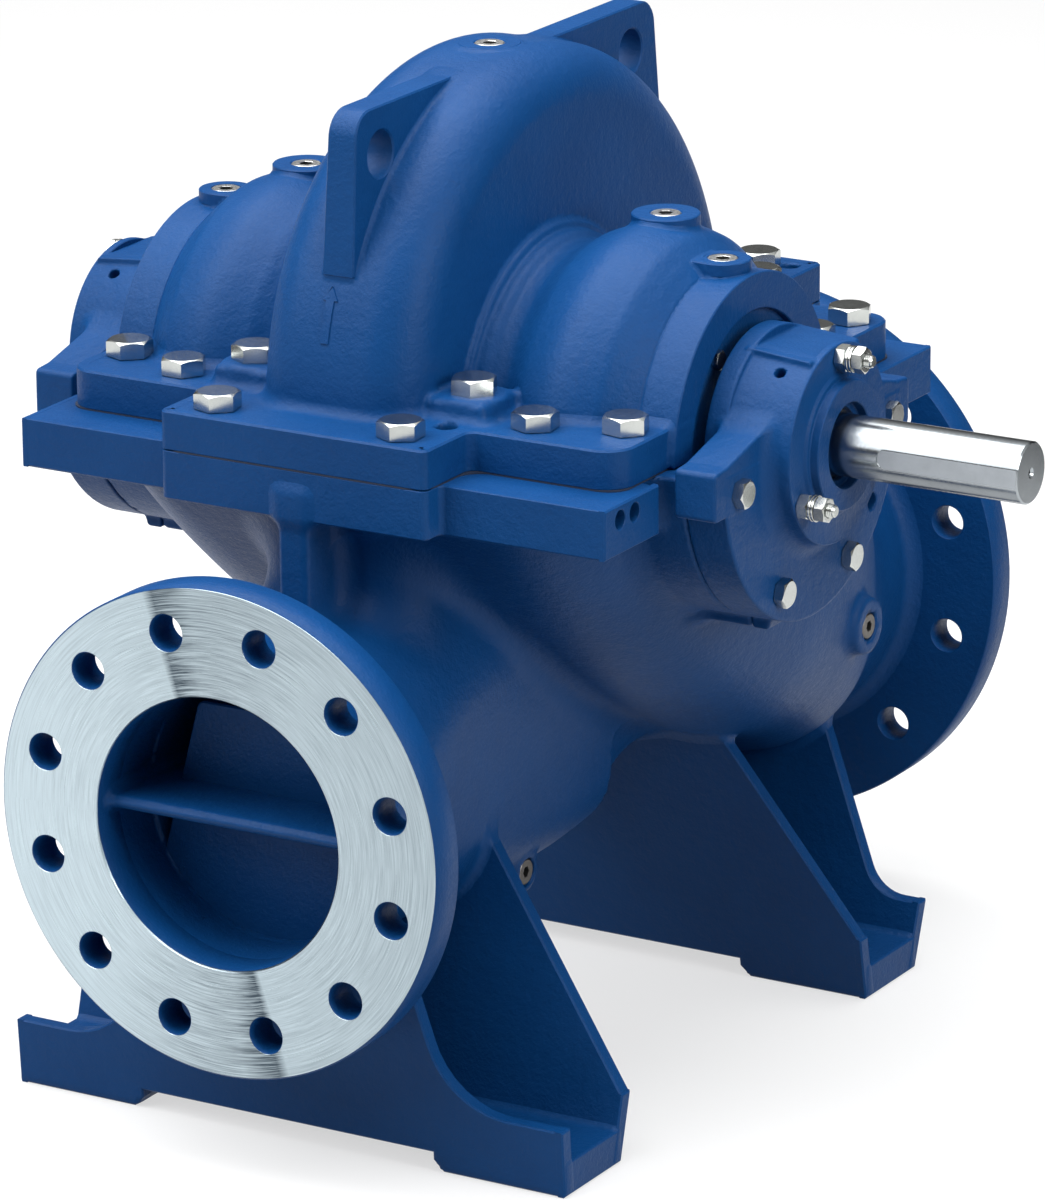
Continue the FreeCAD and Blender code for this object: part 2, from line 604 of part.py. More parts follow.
# Bearing housings, their covers and what they hold.
def bearing_housing(label, mirrored):
    """Bracket with a half-round flange below, two arms and a hub for the bearing."""
    body = new_body(label, mirrored)
    flange = disc(body, "YZ_Plane", "flange", [("0", "0")], "barrel_radius", shift="barrel_end")
    pad(body, flange, "bracket_front - barrel_end")
    waste = outline(body, "YZ_Plane", "waste", [("0 - 140", "0 - 10"), ("140", "0 - 10"),
                                                ("140", "140"), ("0 - 140", "140")],
                    shift="barrel_end - 1")
    pocket(body, waste, "60", backwards=True)
    for name, hand in (("front_arm", -1), ("rear_arm", 1)):
        corners = [("bearing_radius + 4", "0 - arm_bottom"), ("arm_reach", "0 - arm_bottom"),
                   ("arm_reach", "arm_top"), ("arm_reach - 17", "arm_top + 1.5"),
                   ("hub_front_radius - 3", "arm_top + 16"), ("bearing_radius + 4", "arm_top + 16")]
        arm = outline(body, "YZ_Plane", name, [(on_side(hand, y), z) for y, z in corners],
                      shift="barrel_end")
        pad(body, arm, "bracket_front - barrel_end")
    turned(body, "hub", [
        ("spigot_start", "0"), ("cover_seat", "0"), ("cover_seat", "hub_front_radius"),
        ("barrel_end", "hub_back_radius"), ("barrel_end", "spigot_radius"),
        ("spigot_start", "spigot_radius")])
    flat = outline(body, "YZ_Plane", "flat", [
        ("0 - 35", "hub_flat - 10"), ("35", "hub_flat - 10"), ("35", "hub_flat + 2"),
        ("0 - 35", "hub_flat + 2")], shift="barrel_end - 1")
    pad(body, flat, "cover_seat - barrel_end - 1")
    crown = outline(body, "YZ_Plane", "crown", [("0 - 90", "hub_flat"), ("90", "hub_flat"),
                                                ("90", "90"), ("0 - 90", "90")],
                    shift="spigot_start - 1")
    pocket(body, crown, "80", backwards=True)
    for name, radius, start in (("bore", "bracket_bore", "spigot_start - 1"),
                                ("seat", "bearing_radius", "bearing_start")):
        hole = disc(body, "YZ_Plane", name, [("0", "0")], radius, shift=start)
        pocket(body, hole, "80", backwards=True)
    return body


def bearing_cover(label, mirrored, open_bore):
    """Round cover bolted over the bearing, with a hole for the shaft or closed."""
    body = new_body(label, mirrored)
    inside = [("cover_seat", "cover_bore"), ("cover_front", "cover_bore")]
    if not open_bore:
        inside[1:] = [("cap_front + 2", "cover_bore"), ("cap_front + 2", "0"), ("cover_front", "0")]
    turned(body, "profile", inside + [("cover_front", "cover_rim"), ("cap_front", "cover_rim"),
                                      ("cap_front", "hub_front_radius"),
                                      ("cover_seat", "hub_front_radius")])
    return body


parts = {"upper_casing": upper_casing, "lower_casing": lower_casing}
parts.update(gaskets)
for end, side in ENDS:
    mirrored = side < 0
    for piece in (
            bearing_housing(end + "_bearing_housing", mirrored),
            bearing_cover(end + "_bearing_cover", mirrored, side > 0),
            ring(end + "_bearing", mirrored, "journal_radius + 0.05", "bearing_radius",
                 "bearing_start", "cover_seat"),
            ring(end + "_seal_cover", mirrored, "sleeve_radius + 5", "seal_bore",
                 "housing_start + 2", "housing_end - 6")):
        parts[piece.Label] = piece

# Plugs.
for name, place, radius in PLUGS:
    across, along, top = place
    plug = bar(name, (across, along, top + " - 13"), Z_AXIS, "plug_radius", "12")
    plug.Label = name
    parts[name] = plug
for name, place, side, radius in DRAINS:
    face, along, up = place
    floor = face + (" - 9" if side > 0 else " + 9")
    plug = bar(name, (floor, along, up), V(side, 0, 0), "drain_plug_radius", "8")
    plug.Label = name
    parts[name] = plug

# Rotor.
shaft = new_body("shaft")
turned(shaft, "profile", [
    ("0 - cover_seat - 4", "0"), ("shaft_tip", "0"), ("shaft_tip", "shaft_radius - 2"),
    ("shaft_tip - 2", "shaft_radius"), ("cover_seat + 6", "shaft_radius"),
    ("cover_seat + 6", "journal_radius"), ("nut_end + 6", "journal_radius"),
    ("nut_end + 6", "shaft_body"), ("0 - nut_end - 6", "shaft_body"),
    ("0 - nut_end - 6", "journal_radius"), ("0 - cover_seat - 4", "journal_radius")])
# Seat of the half key, which is set flush in the shaft end and one with it.
keyway = outline(shaft, "XZ_Plane", "keyway", [
    ("key_start", "0 - key_width * 0.5"), ("shaft_tip + 1", "0 - key_width * 0.5"),
    ("shaft_tip + 1", "key_width * 0.5"), ("key_start", "key_width * 0.5")],
    shift="shaft_radius - key_depth")
pocket(shaft, keyway, "key_depth + 1", backwards=True)
parts["shaft"] = shaft


def double_suction_impeller():
    """Closed impeller, drawn with its two outlet channels but without its vanes."""
    body = new_body("impeller")
    turned(body, "profile", both_sides([
        ("0", "impeller_radius"), ("5", "impeller_radius"), ("5", "impeller_radius - 34"),
        ("rim_half_width", "impeller_radius - 34"), ("rim_half_width", "impeller_radius"),
        ("rim_half_width + 6", "impeller_radius"), ("rim_half_width + 26", "eye_radius"),
        ("sleeve_start + 4", "eye_radius"), ("sleeve_start + 4", "eye_radius - 7"),
        ("rim_half_width + 10", "eye_radius - 7"), ("rim_half_width + 10", "hub_radius"),
        ("sleeve_start", "hub_radius"), ("sleeve_start", "shaft_body"), ("0", "shaft_body")]))
    return body


parts["impeller"] = double_suction_impeller()
for end, side in ENDS:
    for piece in (ring(end + "_shaft_sleeve", side < 0, "shaft_body", "sleeve_radius",
                       "sleeve_start", "nut_start"),
                  ring(end + "_sleeve_nut", side < 0, "shaft_body", "nut_radius",
                       "nut_start", "nut_end")):
        parts[piece.Label] = piece

# Check and write.
doc.recompute()
for item in doc.Objects:
    if {"Invalid", "Error"} & set(item.State):
        raise SystemExit("failed: " + item.Name)
os.makedirs("parts", exist_ok=True)
for label, item in parts.items():
    shape = item.Shape
    if shape.isNull() or not shape.isValid() or len(shape.Solids) != 1:
        raise SystemExit("bad shape: %s, %d solids" % (label, len(shape.Solids)))
    print("%-28s %10.0f mm3 %4d faces" % (label, shape.Volume, len(shape.Faces)))
for label, item in parts.items():
    item.Shape.exportStep("parts/%s.step" % label)
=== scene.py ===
"""Looks of a horizontal split case pump: cast, painted and machined surfaces with their fasteners.

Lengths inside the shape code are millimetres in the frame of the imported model: X along the shaft,
-Y the discharge side, +Y the suction side, Z up. Meshes are written in metres.
"""

import json
import logging
import math
from abc import ABC, abstractmethod
from dataclasses import dataclass
from enum import Enum
from itertools import count as count_from
from typing import Callable, Optional, Sequence

import bpy
import numpy as np
from mathutils import Matrix, Vector
from mathutils.geometry import tessellate_polygon


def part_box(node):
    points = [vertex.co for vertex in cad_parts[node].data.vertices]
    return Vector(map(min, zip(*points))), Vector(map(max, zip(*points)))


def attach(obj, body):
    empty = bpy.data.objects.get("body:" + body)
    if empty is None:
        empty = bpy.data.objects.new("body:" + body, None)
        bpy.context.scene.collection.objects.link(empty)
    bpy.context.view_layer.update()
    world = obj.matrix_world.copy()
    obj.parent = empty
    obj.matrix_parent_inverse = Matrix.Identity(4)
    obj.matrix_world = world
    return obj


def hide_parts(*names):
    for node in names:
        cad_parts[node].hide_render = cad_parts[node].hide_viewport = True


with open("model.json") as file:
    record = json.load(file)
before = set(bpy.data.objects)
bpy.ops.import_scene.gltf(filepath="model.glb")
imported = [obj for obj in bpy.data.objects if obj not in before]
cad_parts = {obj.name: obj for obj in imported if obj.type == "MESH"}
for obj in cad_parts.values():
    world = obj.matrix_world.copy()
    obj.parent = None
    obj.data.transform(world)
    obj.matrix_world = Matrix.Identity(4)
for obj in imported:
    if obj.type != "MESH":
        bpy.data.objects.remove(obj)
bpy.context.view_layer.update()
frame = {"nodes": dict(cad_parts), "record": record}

logging.basicConfig(level=logging.INFO, format="%(message)s")
log = logging.getLogger("pump")

MM = 0.001
Array = np.ndarray
Field = Callable[[Array, Array, Array], Array]
Socket = bpy.types.NodeSocket
Thing = bpy.types.Object
Pair = tuple[float, float]
Triple = tuple[float, float, float]


# Signed distance forms.


@dataclass(frozen=True)
class Form:
    """A solid given by its signed distance in millimetres, negative inside."""

    distance: Field

    def joined(self, other: "Form", fillet: float = 0.0) -> "Form":
        """Union of two forms with a round fillet in the corner between them.

        Args:
            other: The form to add.
            fillet: Radius of the fillet, 0 for a sharp corner.

        Returns:
            The union.
        """

        def distance(x: Array, y: Array, z: Array) -> Array:
            """Smaller distance, or the fillet less the hypotenuse of what both leave of it."""
            a, b = self.distance(x, y, z), other.distance(x, y, z)
            if fillet <= 0:
                return np.minimum(a, b)
            near = np.hypot(np.maximum(fillet - a, 0), np.maximum(fillet - b, 0))
            return np.maximum(fillet, np.minimum(a, b)) - near

        return Form(distance)

    def within(self, other: "Form", rounding: float = 0.0) -> "Form":
        """Common part of two forms with the edge between them rounded.

        Args:
            other: The form to keep within.
            rounding: Radius of the rounded edge.

        Returns:
            The intersection.
        """

        def distance(x: Array, y: Array, z: Array) -> Array:
            """Larger of the two distances, or the hypotenuse of both less the rounding."""
            a, b = self.distance(x, y, z), other.distance(x, y, z)
            if rounding <= 0:
                return np.maximum(a, b)
            near = np.hypot(np.maximum(rounding + a, 0), np.maximum(rounding + b, 0))
            return np.minimum(-rounding, np.maximum(a, b)) + near

        return Form(distance)

    def without(self, other: "Form", rounding: float = 0.0) -> "Form":
        """This form less another, with the edge between them rounded."""
        return self.within(other.inverse(), rounding)

    def inverse(self) -> "Form":
        """Everything outside this form."""
        return Form(lambda x, y, z: -self.distance(x, y, z))

    def grown(self, by: float) -> "Form":
        """This form with its surface moved outwards."""
        return Form(lambda x, y, z: self.distance(x, y, z) - by)

    def both_ends(self) -> "Form":
        """This form on both sides of the plane across the shaft."""
        return Form(lambda x, y, z: self.distance(np.abs(x), y, z))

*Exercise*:
Look over the listing above. Pick out and copy every line that includes "code".

*Output for this task*:
Continue the FreeCAD and Blender code for this object: part 2, from line 604 of part.py. More parts follow.
Lengths inside the shape code are millimetres in the frame of the imported model: X along the shaft,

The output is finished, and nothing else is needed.